##### GIVEN INFORMATION #####
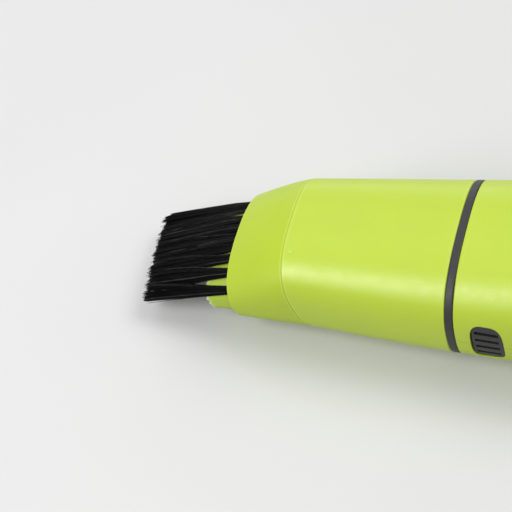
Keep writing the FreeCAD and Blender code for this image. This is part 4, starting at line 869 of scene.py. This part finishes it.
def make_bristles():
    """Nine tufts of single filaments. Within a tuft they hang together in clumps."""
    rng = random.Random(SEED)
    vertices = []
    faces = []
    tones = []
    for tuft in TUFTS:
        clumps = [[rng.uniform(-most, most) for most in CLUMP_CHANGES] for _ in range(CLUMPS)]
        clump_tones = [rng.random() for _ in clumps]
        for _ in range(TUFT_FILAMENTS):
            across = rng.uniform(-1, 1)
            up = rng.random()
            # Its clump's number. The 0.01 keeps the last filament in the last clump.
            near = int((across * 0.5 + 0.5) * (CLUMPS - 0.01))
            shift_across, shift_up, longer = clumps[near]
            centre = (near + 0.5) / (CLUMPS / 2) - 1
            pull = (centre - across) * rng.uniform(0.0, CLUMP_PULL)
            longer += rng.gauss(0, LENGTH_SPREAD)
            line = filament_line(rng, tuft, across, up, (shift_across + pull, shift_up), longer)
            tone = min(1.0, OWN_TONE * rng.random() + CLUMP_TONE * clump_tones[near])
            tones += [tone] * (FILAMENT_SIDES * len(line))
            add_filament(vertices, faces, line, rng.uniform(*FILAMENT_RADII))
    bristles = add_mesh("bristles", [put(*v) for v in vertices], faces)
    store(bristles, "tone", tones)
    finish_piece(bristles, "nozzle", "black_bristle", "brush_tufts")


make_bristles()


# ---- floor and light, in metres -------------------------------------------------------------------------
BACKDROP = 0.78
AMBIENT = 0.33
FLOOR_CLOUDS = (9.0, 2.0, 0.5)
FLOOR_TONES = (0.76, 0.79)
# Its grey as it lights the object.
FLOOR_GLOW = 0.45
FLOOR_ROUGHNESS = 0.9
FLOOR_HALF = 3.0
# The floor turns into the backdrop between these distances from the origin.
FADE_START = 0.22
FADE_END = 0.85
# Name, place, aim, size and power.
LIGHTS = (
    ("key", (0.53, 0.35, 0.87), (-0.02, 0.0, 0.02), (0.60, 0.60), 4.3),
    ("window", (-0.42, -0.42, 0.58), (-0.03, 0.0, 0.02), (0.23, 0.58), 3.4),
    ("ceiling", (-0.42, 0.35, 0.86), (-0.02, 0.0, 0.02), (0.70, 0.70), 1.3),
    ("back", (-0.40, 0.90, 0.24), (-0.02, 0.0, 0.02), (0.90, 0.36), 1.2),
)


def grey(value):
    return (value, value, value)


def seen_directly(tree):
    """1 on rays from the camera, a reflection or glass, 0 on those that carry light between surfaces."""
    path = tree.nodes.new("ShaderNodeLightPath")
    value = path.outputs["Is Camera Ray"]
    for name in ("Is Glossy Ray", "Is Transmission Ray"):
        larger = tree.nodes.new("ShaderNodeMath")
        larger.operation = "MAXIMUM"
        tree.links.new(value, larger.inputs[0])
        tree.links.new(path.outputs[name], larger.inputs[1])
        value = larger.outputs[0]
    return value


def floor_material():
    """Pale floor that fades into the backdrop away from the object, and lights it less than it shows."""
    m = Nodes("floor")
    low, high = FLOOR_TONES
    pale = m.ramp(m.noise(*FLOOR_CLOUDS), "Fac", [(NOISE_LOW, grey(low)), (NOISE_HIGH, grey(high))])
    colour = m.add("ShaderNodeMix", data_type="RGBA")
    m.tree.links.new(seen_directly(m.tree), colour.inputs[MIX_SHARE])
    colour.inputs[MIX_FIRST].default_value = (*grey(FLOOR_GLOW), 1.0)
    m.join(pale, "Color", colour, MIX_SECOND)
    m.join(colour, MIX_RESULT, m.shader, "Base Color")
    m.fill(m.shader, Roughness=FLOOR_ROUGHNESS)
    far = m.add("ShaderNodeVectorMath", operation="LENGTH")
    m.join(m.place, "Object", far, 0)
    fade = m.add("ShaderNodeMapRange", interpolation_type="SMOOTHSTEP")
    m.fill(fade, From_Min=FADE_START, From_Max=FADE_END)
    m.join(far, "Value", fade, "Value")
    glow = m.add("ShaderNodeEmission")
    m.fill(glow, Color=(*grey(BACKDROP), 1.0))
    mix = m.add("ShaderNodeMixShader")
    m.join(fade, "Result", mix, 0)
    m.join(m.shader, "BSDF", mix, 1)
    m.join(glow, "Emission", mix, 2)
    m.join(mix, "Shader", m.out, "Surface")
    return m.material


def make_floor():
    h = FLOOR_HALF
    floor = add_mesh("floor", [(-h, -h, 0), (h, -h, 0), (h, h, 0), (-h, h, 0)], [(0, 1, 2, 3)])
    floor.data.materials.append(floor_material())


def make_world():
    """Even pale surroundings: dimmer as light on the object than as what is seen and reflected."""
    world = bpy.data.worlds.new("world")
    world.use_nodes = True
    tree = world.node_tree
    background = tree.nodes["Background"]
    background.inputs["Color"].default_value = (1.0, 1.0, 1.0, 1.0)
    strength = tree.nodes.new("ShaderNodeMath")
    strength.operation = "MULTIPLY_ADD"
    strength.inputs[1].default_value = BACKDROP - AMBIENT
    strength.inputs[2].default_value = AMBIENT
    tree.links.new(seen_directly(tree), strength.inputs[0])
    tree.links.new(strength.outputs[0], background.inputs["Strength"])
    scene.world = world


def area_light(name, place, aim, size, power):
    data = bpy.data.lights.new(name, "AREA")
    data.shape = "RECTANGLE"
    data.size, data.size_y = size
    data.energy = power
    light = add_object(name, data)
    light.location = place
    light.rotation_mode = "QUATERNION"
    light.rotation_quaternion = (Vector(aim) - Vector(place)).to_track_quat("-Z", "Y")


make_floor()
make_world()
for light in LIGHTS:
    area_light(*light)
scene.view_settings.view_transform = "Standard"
#####
__EXERCISE OBJECTIVE__: Select from the material above each line in which the string "scene" appears, and list those lines.

__COMPLETED TASK__:
Keep writing the FreeCAD and Blender code for this image. This is part 4, starting at line 869 of scene.py. This part finishes it.
    scene.world = world
scene.view_settings.view_transform = "Standard"